URIs are useful as a cache key.

btw I’m just spitballing what the prompt format should be for returning results. You can play around with it, you might already have strong opinions. The point is, mapping must be done.

MCP is not LLM-readable

There’s been a lot of discussion about if LLMs can interpret OpenAPI fine, and if so, why use MCP. That misses the entire point. MCP isn’t supposed to be interpreted directly by an LLM.

When you implement an MCP client, you should be mapping MCP concepts to whatever works for that LLM. This is called implementing the protocol. If you throw vanilla MCP objects into a prompt, it could actually work. But a good client is going to map the results to phrases & formats that particular LLM has gone through extraordinarily expensive training to understand.

MCP is a protocol

MCP standardizes how tools should return their results. MCP resources exist so that tools (e.g. RAG search) can return files, and client can de-duplicate those files across many calls.

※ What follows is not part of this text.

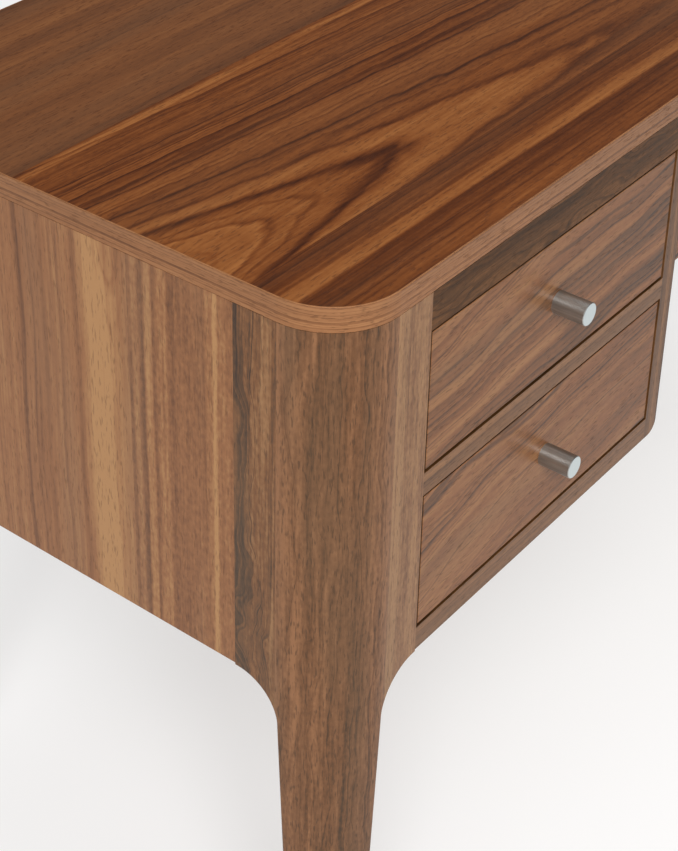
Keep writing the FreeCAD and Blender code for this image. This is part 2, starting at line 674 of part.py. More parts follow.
def make_slides(opening, slide_screws):
    """A left and a right slide, each of three channels that run inside one another."""
    name = opening.name + "_drawer_slide"
    left, right = opening.left, opening.right
    outer = [channel(name + "_outer_left", left, True, "slide_height", opening.slide_middle),
             channel(name + "_outer_right", right, False, "slide_height", opening.slide_middle)]
    middle = [channel(name + "_middle_left", f"{left} + slide_middle_offset", True,
                      MIDDLE_HEIGHT, opening.slide_middle),
              channel(name + "_middle_right", f"{right} - slide_middle_offset", False,
                      MIDDLE_HEIGHT, opening.slide_middle)]
    inner = [channel(name + "_inner_left", f"{left} + slide_thickness", False,
                     INNER_HEIGHT, opening.slide_middle),
             channel(name + "_inner_right", f"{right} - slide_thickness", True,
                     INNER_HEIGHT, opening.slide_middle)]
    return {
        name + "_outer": cut(name + "_outer", group(name + "_outer_blank", outer), [slide_screws]),
        name + "_middle": group(name + "_middle", middle),
        name + "_inner": group(name + "_inner", inner),
    }


def make_knob(opening):
    """A plain cylinder that stands on the middle of the drawer front."""
    body = doc.addObject("PartDesign::Body", opening.name + "_knob_blank")
    face = new_sketch(body, "XZ_Plane", "Circle")
    circle = face.addGeometry(Part.Circle(Vector(), Vector(0, 0, 1), value("knob_diameter / 2")))
    face.addConstraint(Sketcher.Constraint("Coincident", circle, CENTRE, *ORIGIN))
    dimension(face, "Diameter", circle, size="knob_diameter")
    pad(body, face, "knob_length")
    outer_end = -value("knob_length")
    chamfer_edges(body, "knob_edge", lambda edge: close(high(edge, "y"), outer_end))
    return place(body, opening.centre, opening.front, opening.middle)


def make_drawer(opening):
    """The box, its front with the knob, and the knob's screw."""
    name = opening.name + "_drawer_"
    side_height, side_low = "box_height", opening.box_low
    left_side = f"({opening.left} + slide_thickness)"
    right_side = f"({opening.right} - slide_thickness - box_wall)"
    inside = f"({right_side} - {left_side} - box_wall)"
    bottom_low = f"({side_low} + box_groove_rise)"
    bottom_top = f"({bottom_low} + box_bottom)"
    sides_back = f"({opening.back_of_front} + box_depth)"

    bottom = box(name + "bottom", f"{left_side} + box_wall - box_bottom",
                 f"{opening.back_of_front} - box_bottom", bottom_low,
                 f"{inside} + 2 * box_bottom", "box_depth + box_bottom", "box_bottom")
    left = box(name + "left_blank", left_side, opening.back_of_front, side_low,
               "box_wall", "box_depth", side_height)
    right = box(name + "right_blank", right_side, opening.back_of_front, side_low,
                "box_wall", "box_depth", side_height)
    back = box(name + "back", f"{left_side} + box_wall", f"{sides_back} - box_wall", bottom_top,
               inside, "box_wall", f"{opening.box_top} - {bottom_top}")

    screw_seat = at(opening.centre, opening.back_of_front, opening.middle)
    knob_screw = loose_pieces(name + "knob_screw", [fastener(KNOB_SCREW, screw_seat, -BACKWARDS)])

    front = block(name + "front_blank", f"{opening.left} + front_gap", opening.front,
                  f"{opening.top} - {opening.height} + front_gap",
                  f"{opening.right} - {opening.left} - 2 * front_gap", "rail_thickness",
                  f"{opening.height} - 2 * front_gap")
    round_edges(front, "front_edge_round", lambda edge: close(high(edge, "y"), 0))
    return {
        name + "front": cut(name + "front", front, [bottom, knob_screw]),
        name + "left_side": cut(name + "left_side", left, [bottom]),
        name + "right_side": cut(name + "right_side", right, [bottom]),
        name + "back": back,
        name + "bottom": bottom,
        name + "knob": cut(name + "knob", make_knob(opening), [knob_screw]),
        name + "knob_screw": knob_screw,
    }


# ---- the whole desk ----

def make_desk():
    dowels = make_dowels()
    glides = make_glides()
    brackets, bracket_screws = make_brackets()
    slide_screws = make_slide_screws()
    legs = make_legs(dowels, glides)
    desk = {
        "frame_dowels": dowels,
        "leg_glides": glides,
        "tabletop_brackets": brackets,
        "bracket_screws": bracket_screws,
        "slide_screws": slide_screws,
    }
    desk.update(legs)
    desk.update(make_tabletop(bracket_screws))
    desk.update(make_front(dowels, bracket_screws))
    desk.update(make_panels(dowels, bracket_screws, slide_screws, legs))
    for opening in OPENINGS:
        desk.update(make_slides(opening, slide_screws))
        desk.update(make_drawer(opening))
    return desk


def check(desk):
    """Stop on anything that failed to recompute, or isn't a sound set of solids."""
    for item in doc.Objects:
        if "Invalid" in item.State or "Error" in item.State:
            raise RuntimeError(f"{item.Label}: {item.State}")
    for name, piece in desk.items():
        shape = piece.Shape
        if shape.isNull() or not shape.isValid() or not shape.Solids:
            raise RuntimeError(f"{name}: not a valid solid")


def export(desk):
    os.makedirs("parts", exist_ok=True)
    for name, piece in desk.items():
        piece.Label = name
        piece.Shape.exportStep(f"parts/{name}.step")


desk_pieces = make_desk()
doc.recompute()
check(desk_pieces)
export(desk_pieces)
print(len(desk_pieces), "nodes")
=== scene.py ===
import math

import bpy
from mathutils import Matrix, Vector

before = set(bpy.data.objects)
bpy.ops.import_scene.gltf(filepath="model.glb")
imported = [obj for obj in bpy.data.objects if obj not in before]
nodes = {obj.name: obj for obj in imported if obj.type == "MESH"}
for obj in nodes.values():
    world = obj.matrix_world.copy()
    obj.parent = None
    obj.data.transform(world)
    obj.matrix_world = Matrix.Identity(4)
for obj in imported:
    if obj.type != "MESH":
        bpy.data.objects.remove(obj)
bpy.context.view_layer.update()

# The room's colours are judged as they stand, without a film curve.
bpy.context.scene.view_settings.view_transform = "Standard"


def srgb(red, green, blue):
    """A colour named by its 0-255 screen values, as the linear colour that shaders take."""
    def linear(channel):
        share = channel / 255
        return share / 12.92 if share <= 0.04045 else ((share + 0.055) / 1.055) ** 2.4
    return (linear(red), linear(green), linear(blue), 1.0)


# ---- a short way to write node trees ----

class Value:
    """A number, vector or colour that a node of the tree gives."""

    def __init__(self, tree, socket):
        self.tree = tree
        self.socket = socket

    def __add__(self, other):
        return self.tree.math("ADD", self, other)

    def __sub__(self, other):
        return self.tree.math("SUBTRACT", self, other)

    def __rsub__(self, other):
        return self.tree.math("SUBTRACT", other, self)

    def __mul__(self, other):
        return self.tree.math("MULTIPLY", self, other)

    def __truediv__(self, other):
        return self.tree.math("DIVIDE", self, other)

    def __pow__(self, power):
        return self.tree.math("POWER", self, power)

    __radd__ = __add__
    __rmul__ = __mul__


class Tree:
    """One material's nodes, made by short calls."""

    def __init__(self, name):
        self.material = bpy.data.materials.new(name)
        self.material.use_nodes = True
        self.nodes = self.material.node_tree.nodes
        self.links = self.material.node_tree.links
        self.nodes.clear()

    def node(self, kind, inputs=None, **settings):
        made = self.nodes.new("ShaderNode" + kind)
        for key, setting in settings.items():
            setattr(made, key, setting)
        for name, given in (inputs or {}).items():
            socket = made.inputs[name]
            if isinstance(given, Value):
                self.links.new(given.socket, socket)
            else:
                socket.default_value = given
        return made

    def value(self, made, output=0):
        return Value(self, made.outputs[output])

    def math(self, operation, *values):
        return self.value(self.node("Math", dict(enumerate(values)), operation=operation))

    def place(self):
        """The point's x, y and z in the desk's own frame, in metres."""
        coordinates = self.value(self.node("TexCoord"), "Object")
        split = self.node("SeparateXYZ", {0: coordinates})
        return tuple(self.value(split, axis) for axis in range(3))

    def facing(self):
        """The surface's normal: -1 in y on the faces that look to the desk's front."""
        normal = self.value(self.node("TexCoord"), "Normal")
        split = self.node("SeparateXYZ", {0: normal})
        return tuple(self.value(split, axis) for axis in range(3))

    def vector(self, x, y=0.0, z=0.0):
        return self.value(self.node("CombineXYZ", {0: x, 1: y, 2: z}))

    def noise(self, x, y=0.0, z=0.0, detail=2.0, roughness=0.5, seed=0.0):
        """Smooth noise between about 0 and 1, at x, y, z as they stand."""
        made = self.node("TexNoise", {"Vector": self.vector(x, y, z), "W": seed, "Scale": 1.0,
                                      "Detail": detail, "Roughness": roughness},
                         noise_dimensions="4D")
        return self.value(made, "Fac")

    def noise_1d(self, along, detail=2.0, roughness=0.5):
        """The same noise along a line."""
        made = self.node("TexNoise", {"W": along, "Scale": 1.0, "Detail": detail,
                                      "Roughness": roughness}, noise_dimensions="1D")
        return self.value(made, "Fac")

    def step(self, value, low, high):
        """0 below low, 1 above high and smooth between."""
        made = self.node("MapRange", {"Value": value, "From Min": low, "From Max": high},
                         interpolation_type="SMOOTHSTEP")
        return self.value(made)

    def ramp(self, value, stops):
        """The colour at a value between 0 and 1. stops holds places, and the colour at each."""
        made = self.node("ValToRGB", {0: value})
        elements = made.color_ramp.elements
        while len(elements) > 1:
            elements.remove(elements[0])
        elements[0].position, elements[0].color = stops[0]
        for position, color in stops[1:]:
            elements.new(position).color = color
        return self.value(made)

    def mix(self, share, first, second):
        """The first colour, and the second one where share is 1."""
        made = self.node("Mix", data_type="RGBA")
        for name, given in (("Factor", share), ("A", first), ("B", second)):
            kind = "VALUE" if name == "Factor" else "RGBA"
            socket = [each for each in made.inputs if each.name == name and each.type == kind][0]
            if isinstance(given, Value):
                self.links.new(given.socket, socket)
            else:
                socket.default_value = given
        return self.value(made, [each.type for each in made.outputs].index("RGBA"))

    def bump(self, height, distance):
        """A normal for small dents, as deep as distance in metres where height is 1."""
        return self.value(self.node("Bump", {"Height": height, "Distance": distance}))

    def finish(self, **inputs):
        """The surface itself. An underscore in a name stands for a space."""
        named = {name.replace("_", " "): given for name, given in inputs.items()}
        shader = self.node("BsdfPrincipled", named)
        output = self.node("OutputMaterial")
        self.links.new(shader.outputs[0], output.inputs[0])
        return self.material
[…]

Yes, it’s cool that you can list a directory, but that’s not the primary purpose of resources. Without resources, your LLMs just eat more tokens unnecessarily.

(Side note: did you notice that neither Anthropic nor OpenAI supports resources in their APIs? It’s a conspiracy..)

Resources are table stakes MCP support

If a client doesn’t support MCP resources, it’s because they don’t care enough to implement a proper client. Period.

While I’m at it, prompts are just functions with special handling of the results. Might as well support those too.